The good news: switching supplier gives you a chance to shop around for a better SEG rate. SEG tariffs vary significantly between suppliers. You can compare current rates and sign up via your new supplier's website — you will need your MCS certificate again.

Check the gap period after switching

There is usually a two to four week gap between leaving your old supplier and being fully set up with the new one. Any export during this period may not be paid. Keep a note of your generation meter reading on the day you switch so you have a baseline for any disputes.

7. Generation meter vs export meter — are you reading the right one?

Some households have both a generation meter (which records everything your panels produce) and a separate export meter (which records only what flows back to the grid). Others have a smart meter that handles both.

If your supplier is asking for manual readings, make sure you are reading the export figure — not the generation figure.
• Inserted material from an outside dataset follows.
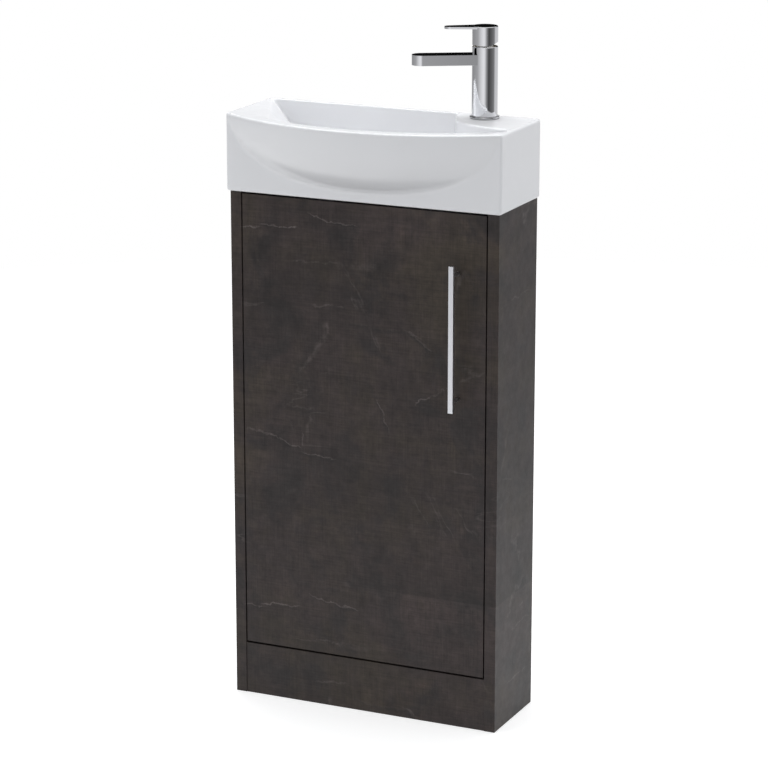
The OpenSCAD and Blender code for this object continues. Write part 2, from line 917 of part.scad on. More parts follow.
module waste_backnut() {
    color(brass) at_waste() difference() {
        union() {
            translate([0, 0, backnut_z]) cylinder(r = tail_r + 7.5, h = nut_t, $fn = 6);
            translate([0, 0, backnut_z + nut_t - 2.5]) cylinder(r = tail_r + 8, h = 2.5);
        }
        translate([0, 0, backnut_z - 1]) cylinder(r = tail_r + nut_play, h = nut_t + 2);
    }
}

// Tap: drawn upright on the basin's top with the lever along +X, then turned

module at_tap() {
    translate([tap_x, -tap_y, basin_top]) rotate([0, 0, tap_turn]) children();
}

module stud_body() {
    translate([0, stud_y, seal_t - stud_l + stud_grip]) cylinder(r = stud_r, h = stud_l);
}

module tap_body() {
    end_r = spout_w / 2;
    aerator_x = spout_reach - aerator_in;
    color(chrome) at_tap() difference() {
        union() {
            translate([0, 0, seal_t]) cylinder(r = tap_r, h = tap_body_h - seal_t - edge_r);
            translate([0, 0, tap_body_h - edge_r]) cylinder(r1 = tap_r, r2 = tap_r - edge_r, h = edge_r);
            translate([0, 0, spout_z]) {
                translate([0, -end_r, 0]) cube([spout_reach - end_r, spout_w, spout_t]);
                translate([spout_reach - end_r, 0, 0]) cylinder(r = end_r, h = spout_t);
            }
        }
        translate([0, 0, seat_z]) cylinder(r = seat_r, h = tap_body_h);
        for (s = [-1, 1]) translate([s * inlet_x, inlet_y, 0]) {
            cylinder(r = inlet_r, h = seal_t + inlet_l);
            cylinder(r = water_r, h = seat_z + 1);
        }
        translate([seat_r - 2, 0, spout_z + spout_t / 2]) rotate([0, 90, 0])
            cylinder(r = 4.5, h = aerator_x - seat_r + 2);
        translate([aerator_x, 0, spout_z - 1]) cylinder(r = aerator_d / 2, h = 11);
        stud_body();
    }
}

module tap_base_ring() {
    color(chrome) at_tap() difference() {
        union() {
            translate([0, 0, seal_t]) cylinder(r = ring_d / 2, h = ring_h - 1);
            translate([0, 0, seal_t + ring_h - 1]) cylinder(r1 = ring_d / 2, r2 = ring_d / 2 - 1, h = 1);
        }
        translate([0, 0, -1]) cylinder(r = tap_r, h = ring_h + 5);
    }
}

module tap_base_seal() {
    color(rubber) at_tap() ring(ring_d / 2 - 0.7, tap_hole_d / 2 - 1.5, 0, seal_t);
}

module aerator_housing() {
    x = spout_reach - aerator_in;
    color(chrome) at_tap() translate([x, 0, 0]) ring(aerator_d / 2, aerator_d / 2 - 1.5, spout_z - 1, 9);
}

module aerator_core() {
    x = spout_reach - aerator_in;
    core_r = aerator_d / 2 - 1.5;
    color(plastic) at_tap() translate([x, 0, spout_z - 0.2]) difference() {
        cylinder(r = core_r, h = 8);
        for (r = [2.4, 5], k = [0:5]) rotate([0, 0, k * 60 + r * 6])
            translate([r, 0, -1]) cylinder(r = 0.75, h = 10);
    }
}

module tap_cartridge() {
    low = seat_z;
    shoulder = tap_body_h - cart_nut_t;
    color(plastic) at_tap() {
        translate([0, 0, low]) cylinder(r = seat_r - cart_play, h = shoulder - low);
        translate([0, 0, low]) cylinder(r = cart_dome_r, h = cart_dome_z - low);
    }
}

module cartridge_nut() {
    color(brass) at_tap()
        ring(seat_r - 0.02, cart_dome_r + 0.2, tap_body_h - cart_nut_t, cart_nut_t - 0.5);
}

// The turret turns on the cartridge and carries the stem on its pin
module cartridge_turret() {
    color(plastic) at_tap() difference() {
        translate([0, 0, turret_z]) cylinder(r = turret_r, h = turret_h);
        translate([-turret_r - 1, -stem_w / 2 - slot_play, turret_z - 1])
            cube([2 * turret_r + 2, stem_w + 2 * slot_play, turret_h + 2]);
        turret_pin_body();
    }
    color(plastic) at_tap() translate([0, 0, turret_z]) cylinder(r = turret_r, h = turret_floor);
}

module turret_pin_body() {
    translate([0, turret_r - 1, pivot_z]) rotate([90, 0, 0]) cylinder(r = 1.5, h = 2 * turret_r - 2);
}

module turret_pin() { color(steel) at_tap() turret_pin_body(); }

module stem_body(play) {
    half = stem_w / 2 + play;
    slab([-half, half], [-half, half], [pivot_z - stem_low, stem_top + play]);
}

module lever_stem() {
    color(steel) at_tap() difference() {
        stem_body(0);
        translate([0, turret_r, pivot_z]) rotate([90, 0, 0]) cylinder(r = 1.5 + pin_play, h = 2 * turret_r);
    }
}

module head_bore() {
    rod([grub_x, 0, grub_z], [1, 0, 0], grub_r, tap_r);
    rod([cap_x, 0, grub_z], [1, 0, 0], cap_r, tap_r);
}

// Head and lever in one piece: a hollow cap over the turret; the cut at the back lets it lift
module tap_lever() {
    tip = lever_reach - lever_w / 2;
    tip_r = lever_w / 2 - 0.05;
    root_r = tap_r - 4;
    lean = asin((root_r - tip_r) / tip);
    cut = 120;
    color(chrome) at_tap() difference() {
        union() {
            translate([0, 0, head_z]) cylinder(r = tap_r, h = head_h - edge_r);
            translate([0, 0, head_top - edge_r]) cylinder(r1 = tap_r, r2 = tap_r - edge_r, h = edge_r);
            translate([0, 0, head_top - lever_t]) linear_extrude(lever_t - 0.3) {
                polygon([
                    root_r * [sin(lean), cos(lean)],
                    [tip, 0] + tip_r * [sin(lean), cos(lean)],
                    [tip, 0] + tip_r * [sin(lean), -cos(lean)],
                    root_r * [sin(lean), -cos(lean)]
                ]);
                translate([tip, 0]) circle(r = lever_w / 2);
            }
        }
        translate([0, 0, head_z - 1]) cylinder(r = head_hollow_r, h = head_hollow_top - head_z + 1);
        stem_body(0);
        head_bore();
        translate([0, 0, pivot_z]) rotate([0, lever_lift, 0])
            translate([-cut / 2, -cut / 2, tap_body_h + lift_clear - pivot_z - cut]) cube(cut);
    }
}

module grub_screw() {
    color(steel) at_tap() rod([grub_x, 0, grub_z], [1, 0, 0], grub_r, grub_l);
}

module index_cap() {
    color(steel) at_tap() rod([cap_x, 0, grub_z], [1, 0, 0], cap_r, cap_t);
}

module tap_stud() { color(steel) at_tap() stud_body(); }

module horseshoe(z, h) {
    difference() {
        translate([0, 0, z]) cylinder(r = shoe_r, h = h);
        slab([-shoe_slot, shoe_slot], [-shoe_r - 1, shoe_slot_y], [z - 1, z + h + 1]);
        stud_body();
    }
}

module horseshoe_washer() {
    color(rubber) at_tap() horseshoe(-wall - shoe_rubber_t, shoe_rubber_t);
}

module horseshoe_plate() {
    color(steel) at_tap() horseshoe(-wall - shoe_rubber_t - shoe_plate_t, shoe_plate_t);
}

module tap_nut() {
    z = -wall - shoe_rubber_t - shoe_plate_t - stud_nut_t;
    color(brass) at_tap() difference() {
        translate([0, stud_y, z]) cylinder(r = nut_across / 2 / cos(30), h = stud_nut_t, $fn = 6);
        stud_body();
    }
}

placed() left_side_panel();
placed() right_side_panel();
placed() bottom_panel();
placed() plinth_panel();
placed() front_top_rail();
placed() rear_top_rail();
placed() rear_bottom_rail();
placed() shelf();
placed() shelf_pegs();
placed() cam_locks();
placed() cam_bolts();
placed() dowels();
placed() wall_brackets();
placed() bracket_screws();
placed() door();
placed() door_buffers();
placed() handle_bar();
placed() handle_posts();
placed() handle_screws();
placed() upper_hinge_plate();
placed() lower_hinge_plate();
placed() upper_hinge_arm();
placed() lower_hinge_arm();
placed() upper_hinge_cup();
placed() lower_hinge_cup();
placed() upper_outer_link();
placed() lower_outer_link();
placed() upper_inner_link();
placed() lower_inner_link();
placed() hinge_arm_pins();
placed() hinge_cup_pins();
placed() hinge_plate_screws();
placed() hinge_cup_screws();
placed() hinge_arm_screws();
placed() basin();
placed() waste_body();
placed() waste_flange_seal();
placed() waste_plug();
placed() plug_seal();
placed() waste_washer();
placed() waste_backnut();
placed() tap_body();
placed() tap_base_ring();
placed() tap_base_seal();
placed() aerator_housing();
placed() aerator_core();
placed() tap_cartridge();
placed() cartridge_nut();
placed() cartridge_turret();
placed() turret_pin();
placed() lever_stem();
placed() tap_lever();
placed() grub_screw();
placed() index_cap();
placed() tap_stud();
placed() horseshoe_washer();
placed() horseshoe_plate();
placed() tap_nut();
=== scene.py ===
import json
import math
import bpy
import bmesh
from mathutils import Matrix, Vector


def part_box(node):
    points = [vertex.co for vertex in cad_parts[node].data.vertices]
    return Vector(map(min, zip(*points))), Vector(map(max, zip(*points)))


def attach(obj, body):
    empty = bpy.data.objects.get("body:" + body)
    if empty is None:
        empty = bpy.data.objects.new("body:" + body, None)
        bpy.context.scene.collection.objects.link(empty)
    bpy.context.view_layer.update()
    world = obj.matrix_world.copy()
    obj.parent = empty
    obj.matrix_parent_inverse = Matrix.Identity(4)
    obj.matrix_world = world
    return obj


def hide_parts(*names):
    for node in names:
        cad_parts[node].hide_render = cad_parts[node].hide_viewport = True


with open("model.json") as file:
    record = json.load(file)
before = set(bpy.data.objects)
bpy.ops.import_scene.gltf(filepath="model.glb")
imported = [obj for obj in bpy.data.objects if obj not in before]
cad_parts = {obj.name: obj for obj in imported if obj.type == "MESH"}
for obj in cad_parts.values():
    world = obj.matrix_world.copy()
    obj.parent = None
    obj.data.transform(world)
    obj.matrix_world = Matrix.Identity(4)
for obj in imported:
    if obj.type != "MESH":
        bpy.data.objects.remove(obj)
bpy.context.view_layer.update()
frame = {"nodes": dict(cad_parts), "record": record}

nodes = frame["nodes"]
mm = 0.001


# the photo's camera

cameraView = {
    "place": (1.9166, -4.091, 1.7255),
    "azimuth": 24.88,      # degrees round from straight in front
    "elevation": 14.97,    # degrees above the level
    "focalPixels": 3076.0,
    "imagePixels": 768.0,
    "sensor": 36.0,
    "clip": (0.05, 60.0),
}


def placeCamera(s):
    data = bpy.data.cameras.new("photoCamera")
    data.sensor_width = s["sensor"]
    data.lens = s["focalPixels"] / s["imagePixels"] * s["sensor"]
    data.clip_start, data.clip_end = s["clip"]
    cam = bpy.data.objects.new("photoCamera", data)
    a, e = math.radians(s["azimuth"]), math.radians(s["elevation"])
    look = Vector((-math.sin(a) * math.cos(e), math.cos(a) * math.cos(e), -math.sin(e)))
    cam.rotation_mode = "QUATERNION"
    cam.rotation_quaternion = look.to_track_quat("-Z", "Y")
    cam.location = s["place"]
    bpy.context.scene.collection.objects.link(cam)
    bpy.context.scene.camera = cam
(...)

The two can look similar on older meters. Your installer's commissioning documents should identify which meter is which.

Keep your own record as a backup

Take a photo of your generation and export meter readings on the same day each month. If a billing dispute arises, having a clear contemporaneous record of your readings is enormously helpful. Most suppliers will accept meter photos as evidence.

Still stuck?

If you have worked through this checklist and still cannot identify the problem, your next step is to contact your supplier in writing (email or their online messaging system) and ask them to confirm in writing:

  1. Whether an export MPAN is registered on your account
  2. Whether they are receiving export data from your meter
  3. When your last SEG payment was calculated and for what period

Having the answers in writing creates a clear record if you need to escalate to the Energy Ombudsman, which handles billing disputes for domestic energy customers.